If I found myself in the same situation as
newshooter6, and my lawyer said for me to lie on anything, then my next question to that lawyer would be:
"Are you willing to pay to have a competent lawyer represent me should following your advice land me in more trouble?"
http://www.fbi.gov/about-us/cjis/nics/general-information/fact-sheet
As far as the NCIC background check is concerned, here is what is looked at:
….The federally prohibiting criteria are as follows:
· A person who has been convicted in any court of a crime punishable by imprisonment for a term exceeding one year or any state offense classified by the state as a misdemeanor and is punishable by a term of imprisonment of more than two years.
Plain and simple, the question becomes, "How does YOUR state report the conviction to NCIC? in your specific case."
Also, note that the criteria is a crime punishable by; NOT punished by. That is a VERY important difference. Just because you were not sentenced to x amount of time, the type of conviction M or F is governed by what could you have been sentenced to not your actual sentence.
· Persons who are fugitives of justice—for example, the subject of an active felony or misdemeanor warrant.
· An unlawful user and/or an addict of any controlled substance; for example, a person convicted for the use or possession of a controlled substance within the past year; or a person with multiple arrests for the use or possession of a controlled substance within the past five years with the most recent arrest occurring within the past year; or a person found through a drug test to use a controlled substance unlawfully, provided the test was administered within the past year.
· A person adjudicated mental defective or involuntarily committed to a mental institution or incompetent to handle own affairs, including dispositions to criminal charges of found not guilty by reason of insanity or found incompetent to stand trial.
· A person who, being an alien, is illegally or unlawfully in the United States.
· A person who, being an alien except as provided in subsection (y) (2), has been admitted to the United States under a non-immigrant visa.

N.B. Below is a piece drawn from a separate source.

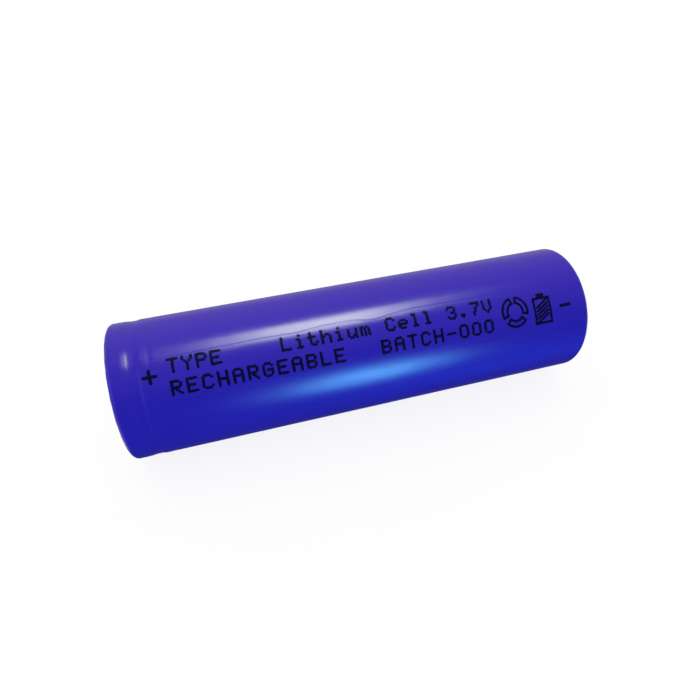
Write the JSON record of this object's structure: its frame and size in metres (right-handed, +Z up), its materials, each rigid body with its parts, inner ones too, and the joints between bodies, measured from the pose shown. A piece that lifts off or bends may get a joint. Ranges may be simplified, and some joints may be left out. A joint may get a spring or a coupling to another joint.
{
  "type": "cylindrical lithium-ion battery cell",
  "caption": "Cylindrical rechargeable cell: steel can in a shrink sleeve, crimped header with raised positive cap, flat negative end and a wound electrode roll inside.",
  "frame": {"origin": "on the cell's axis at mid-length, the centre of its outer box", "axes": "X along the axis with the positive end at -X and the negative end at +X; Z up with the cell lying on its side"},
  "size_m": [0.0652, 0.0184, 0.0184],
  "materials": {
    "sleeve_film": "satin",
    "insulating_paper": "matte",
    "nickel_plated_steel": "satin",
    "polypropylene": "matte",
    "aluminium": "satin",
    "ptc_polymer": "matte",
    "insulator_board": "matte",
    "centre_pin_steel": "satin",
    "separator_film": "matte",
    "copper_foil": "satin",
    "graphite_coat": "matte",
    "aluminium_foil": "satin",
    "oxide_coat": "matte",
    "roll_tape": "satin",
    "nickel_strip": "satin",
    "tab_tape": "satin"
  },
  "bodies": {
    "root": {"shrink_sleeve": "sleeve_film", "top_insulator_ring": "insulating_paper", "can": "nickel_plated_steel", "crimp_gasket": "polypropylene", "positive_cap": "nickel_plated_steel", "ptc_ring": "ptc_polymer", "vent_disc": "aluminium", "cid_insulator": "polypropylene", "cid_plate": "aluminium", "upper_insulator": "insulator_board", "lower_insulator": "insulator_board", "centre_pin": "centre_pin_steel", "separator_inner": "separator_film", "separator_outer": "separator_film", "anode_foil": "copper_foil", "anode_coat_inner": "graphite_coat", "anode_coat_outer": "graphite_coat", "cathode_foil": "aluminium_foil", "cathode_coat_inner": "oxide_coat", "cathode_coat_outer": "oxide_coat", "roll_tape": "roll_tape", "positive_tab": "aluminium", "negative_tab": "nickel_strip", "positive_tab_tape": "tab_tape", "negative_tab_tape": "tab_tape"}
  },
  "joints": []
}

· A person dishonorably discharged from the United States Armed Forces.
· A person who has renounced his/her United States citizenship.
· The subject of a protective order issued after a hearing in which the respondent had notice that restrains them from harassing, stalking, or threatening an intimate partner or child of such partner. This does not include ex parte orders.
· A person convicted in any court of a misdemeanor crime which includes the use or attempted use of physical force or threatened use of a deadly weapon and the defendant was the spouse, former spouse, parent, guardian of the victim, by a person with whom the victim shares a child in common, by a person who is cohabiting with or has cohabited in the past with the victim as a spouse, parent, guardian or similar situation to a spouse, parent or guardian of the victim.
· A person who is under indictment or information for a crime punishable by imprisonment for a term exceeding one year.
That being said newshooter6, I wish you the very best. As a LEO, I agree that the loss of the right to own a firearm over a seemingly insignificant marijuana conviction is harsh indeed.